[Your instructions] Copy verbatim the material from its first line to the line that holds "face along Y.", including that line.

[Data segment]

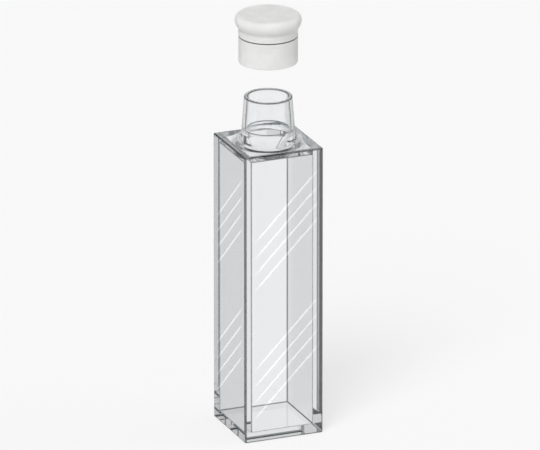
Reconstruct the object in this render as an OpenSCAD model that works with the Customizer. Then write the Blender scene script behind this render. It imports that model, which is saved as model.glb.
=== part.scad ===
// Stoppered square cuvette: a fused quartz cell with a conical neck, and a white push-on cap held above it.
// The origin is the centre of the base. +Z runs up the axis of the neck, and the windows face along Y.

/* [Glass body] */
// Outside width of the body, across a window
body_w = 12.5; // [11.6:0.1:30]
// Outside depth of the body, along the light path
body_d = 12.5; // [11.6:0.1:30]
// Height of the body, from the base to the flat top
body_h = 45; // [20:0.5:80]
// Thickness of the front and back windows
window_t = 1.25; // [0.6:0.05:2]
// Thickness of the two side walls
side_t = 1.25; // [0.6:0.05:2]
// Thickness of the base plate
base_t = 1.25; // [0.6:0.05:5]
// Thickness of the top plate
top_t = 1; // [0.6:0.05:3]
// Chamfer along every outer edge of the body
edge_chamfer = 0.2; // [0.05:0.05:0.5]

/* [Neck] */
// Outside diameter of the neck at its rim
rim_d = 7.2; // [6.4:0.1:7.8]
// Outside diameter of the neck's cone where the flare begins
cone_base_d = 7.9; // [7.2:0.1:8.8]
// Height of the neck's cone, from the flare to the rim
cone_h = 5.05; // [3:0.05:12]
// Thickness of the neck's wall
neck_wall = 0.6; // [0.4:0.05:1]
// Radius of the flare that joins the neck to the flat top
flare_r = 2; // [0.5:0.05:2.4]
// Radius of the melted edges of the rim
rim_round = 0.15; // [0.05:0.01:0.25]

/* [Cap] */
// Thickness of the cap's skirt at its mouth
skirt_wall = 0.4; // [0.3:0.05:1.5]
// Thickness of the cap's solid head above its socket
head_t = 2.15; // [1:0.05:5]
// Overhang of the rounded head beyond the skirt
head_out = 0.55; // [0.2:0.05:1.5]
// Height of the head's underside, from the skirt up to its widest point
head_drop = 1.25; // [0.5:0.05:2]
// Height of the head's shoulder, from its widest point up to the flat top
head_rise = 0.83; // [0.3:0.01:1.5]
// Width of the head's shoulder, from its widest point in to the flat top
head_in = 0.65; // [0.2:0.05:1.5]
// Height of the plain collar between the head and the fine ring below it
collar_h = 1.2; // [0.3:0.05:3]
// Width of the fine ring cut around the skirt
ring_w = 0.2; // [0.05:0.01:0.4]
// Depth of the fine ring
ring_depth = 0.1; // [0.02:0.01:0.2]
// Chamfer on both edges of the cap's mouth
mouth_chamfer = 0.1; // [0.02:0.01:0.18]

/* [Fit] */
// Clearance between the neck's cone and the cap's socket, measured across the axis, on each side
cone_gap = 0.06; // [0.02:0.01:0.1]
// Clearance between the skirt's mouth and the flare when the cap is seated
mouth_gap = 0.1; // [0.05:0.01:0.5]
// Clearance between the neck's rim and the end of the socket when the cap is seated
rim_gap = 0.2; // [0.05:0.01:0.5]
// Height of the cap above its seat
cap_lift = 10.4; // [0:0.1:40]

/* [Hidden] */
$fn = 96;
arc_steps = 16;   // straight steps along a rounded outline
foot_angle = 12;  // slope left at the flare's foot, where it meets the flat top
overlap = 0.5;    // how far the bore's cut runs past each face that it crosses

rim_r = rim_d / 2;
cone_base_r = cone_base_d / 2;
cone_slope = (cone_base_r - rim_r) / cone_h;
flare_h = flare_r * cos(foot_angle);
flare_end_r = cone_base_r + flare_r * (1 - sin(foot_angle));
cone_base_z = body_h + flare_h;
rim_z = cone_base_z + cone_h;
ceiling_z = body_h - top_t;
foot_z = body_h - top_t / 2; // the neck's foot is buried half way down the top plate
bore_rim_r = rim_r - neck_wall;
bore_base_r = cone_base_r - neck_wall;

seat_z = cone_base_z + mouth_gap;
socket_h = cone_h - mouth_gap + rim_gap;
mouth_r = cone_base_r - cone_slope * mouth_gap + cone_gap;
socket_end_r = mouth_r - cone_slope * socket_h;
skirt_r = mouth_r + skirt_wall;
head_r = skirt_r + head_out;
cap_h = socket_h + head_t;
widest_z = cap_h - head_rise;
ring_z = widest_z - head_drop - collar_h;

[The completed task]
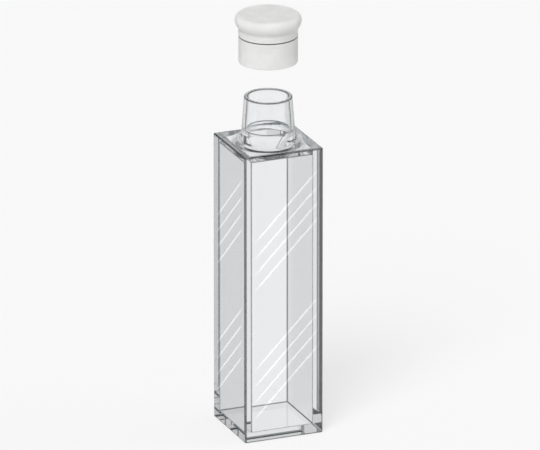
Reconstruct the object in this render as an OpenSCAD model that works with the Customizer. Then write the Blender scene script behind this render. It imports that model, which is saved as model.glb.
=== part.scad ===
// Stoppered square cuvette: a fused quartz cell with a conical neck, and a white push-on cap held above it.
// The origin is the centre of the base. +Z runs up the axis of the neck, and the windows face along Y.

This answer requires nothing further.